Mol: We talked about all these things a little bit, roughly, but so much of it was the script and the information that I was able to find about Bettie. She kind of trusted me with the character and I knew very early on that we were on the same page. Just the fact that she cast me at all meant that she wasn’t just going for the physical aspects only of Bettie Page; she was trying to get at some of her essence I think.
Q: Was there anything about Bettie that you learned in your research that surprised you personally but didn’t wind up in the fil?
Mol: There’s a Richard Foster biography of Bettie Page which goes into her later life when she had suffered some breakdowns, there’s a lot that happened after her modeling heyday. I think it was an interesting choice of Mary’s to focus on the 1950s and Bettie Page almost as a catalyst because you know how it was back in the 1950s.

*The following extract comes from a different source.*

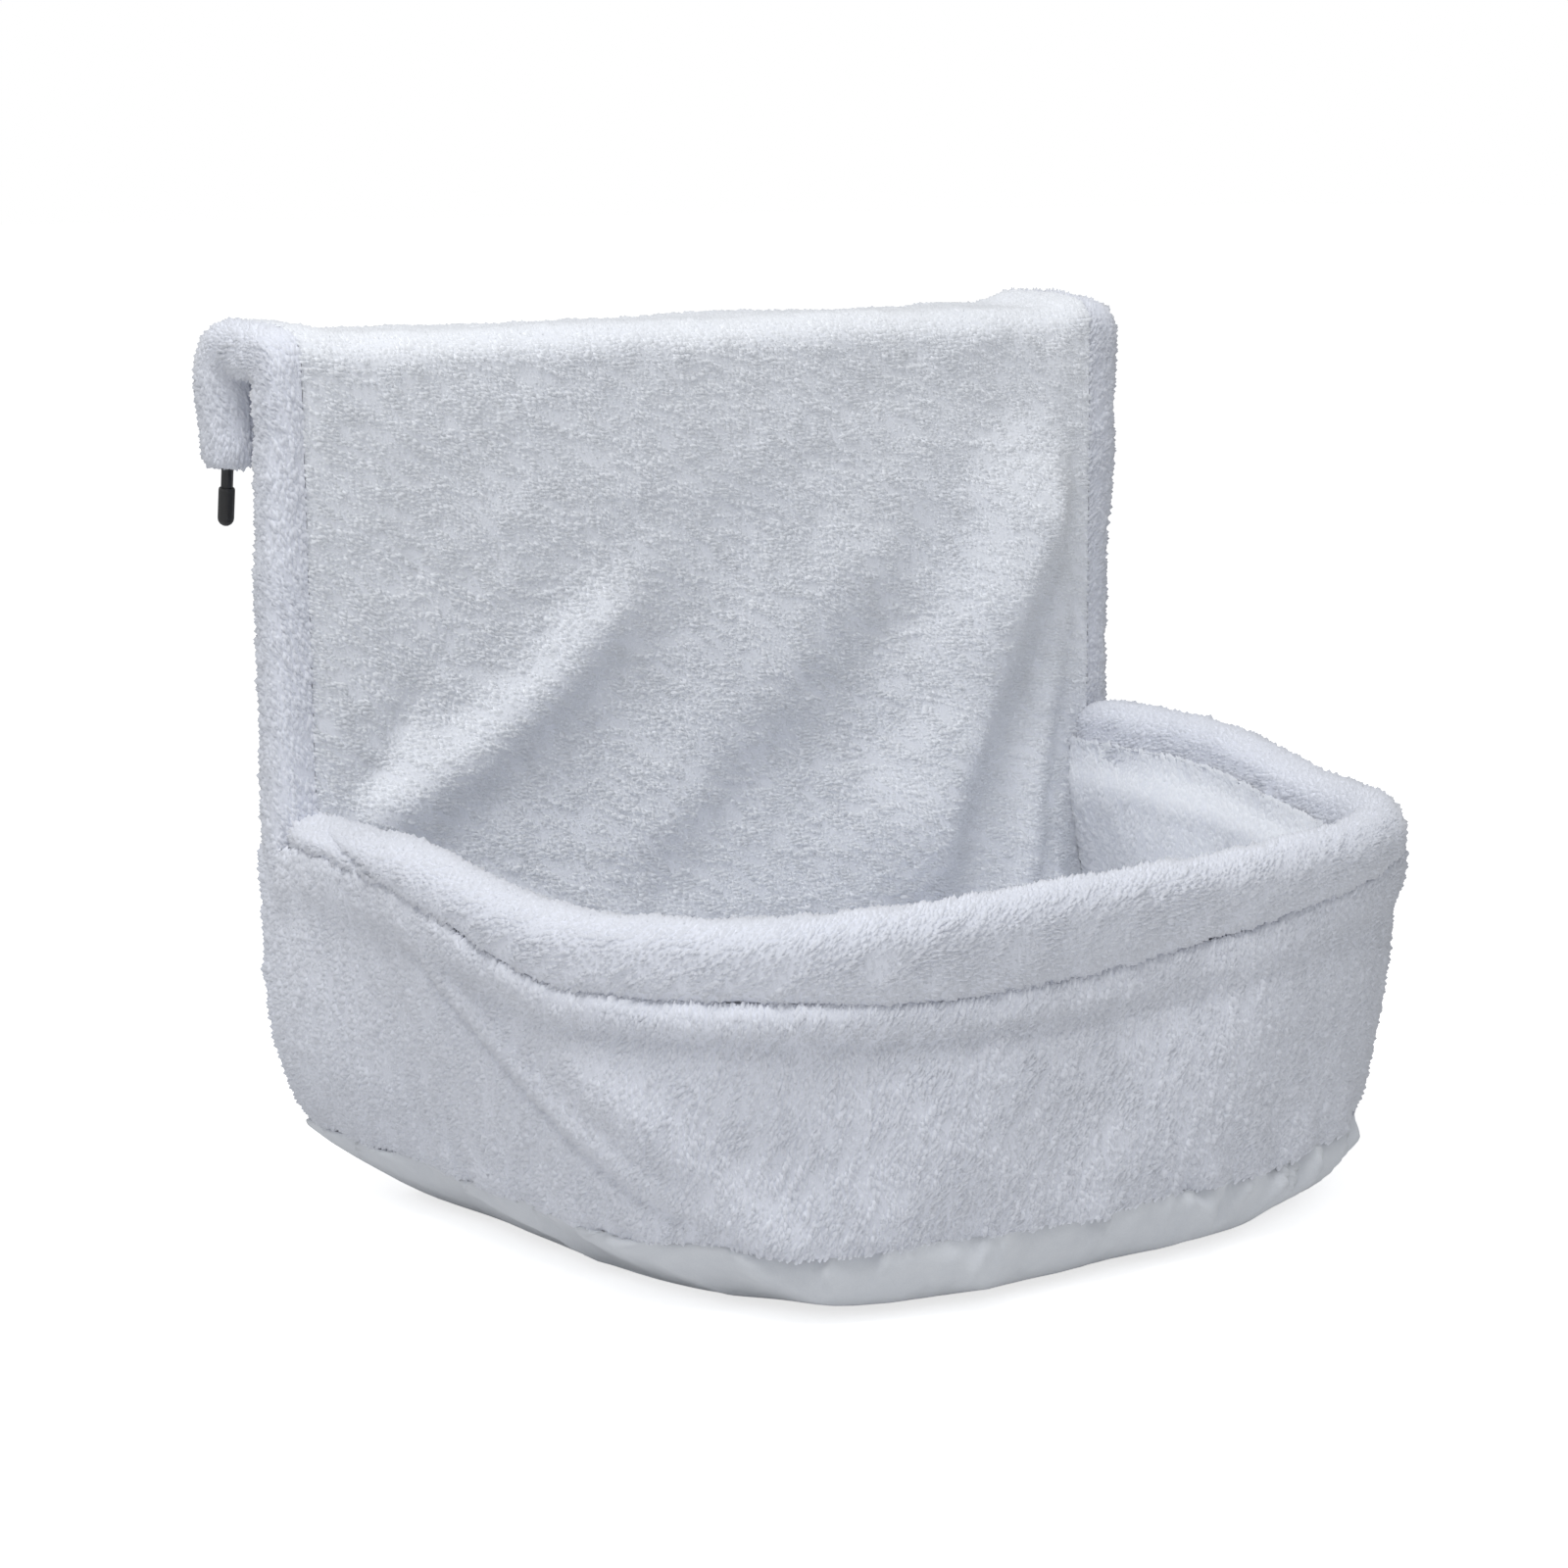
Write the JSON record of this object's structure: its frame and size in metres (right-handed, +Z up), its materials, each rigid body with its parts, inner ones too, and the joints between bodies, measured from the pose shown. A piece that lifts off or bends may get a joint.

Q: We see how uninhibited she is while posing, but the movie stays out of the bedroom. Do you think she was as uninhibited in bed? We see her as a sexual icon here but never see her sexually.
Mol: I don’t know, I thought about it. I don’t know. She had a few marriages but I couldn’t find relationships, apart from the camera and God, that were the true intimate relationships.
Q: Have you gotten calls from Playboy and would you do it?
Mol: I wouldn’t, for me, personal choice. There were inquiries because of the movie and because Bettie was a pinup in 1955; she was in Playboy.
Q: Has this movie made a difference for you in terms of getting offers?
Mol: It’s hard to know really how its gonna happen, but I feel like you know, the career ebbs and flows and now there’s a nice sort of, there’s a feeling of more interest than there has been at other times.
Q: Well your career ebbs and flows have been really unique because you began and really exploded into the media right out of the gate. Did that really hurt? Do you think that really helped? How did that affect you personally, where you appear in a couple of films and suddenly have the cover of Vanity Fair?
Mol: You know, it’s so long ago [laughs]. I don’t have any regrets. Everything I’ve been able to learn from experiences and try to take the value from them. So, I have no regrets.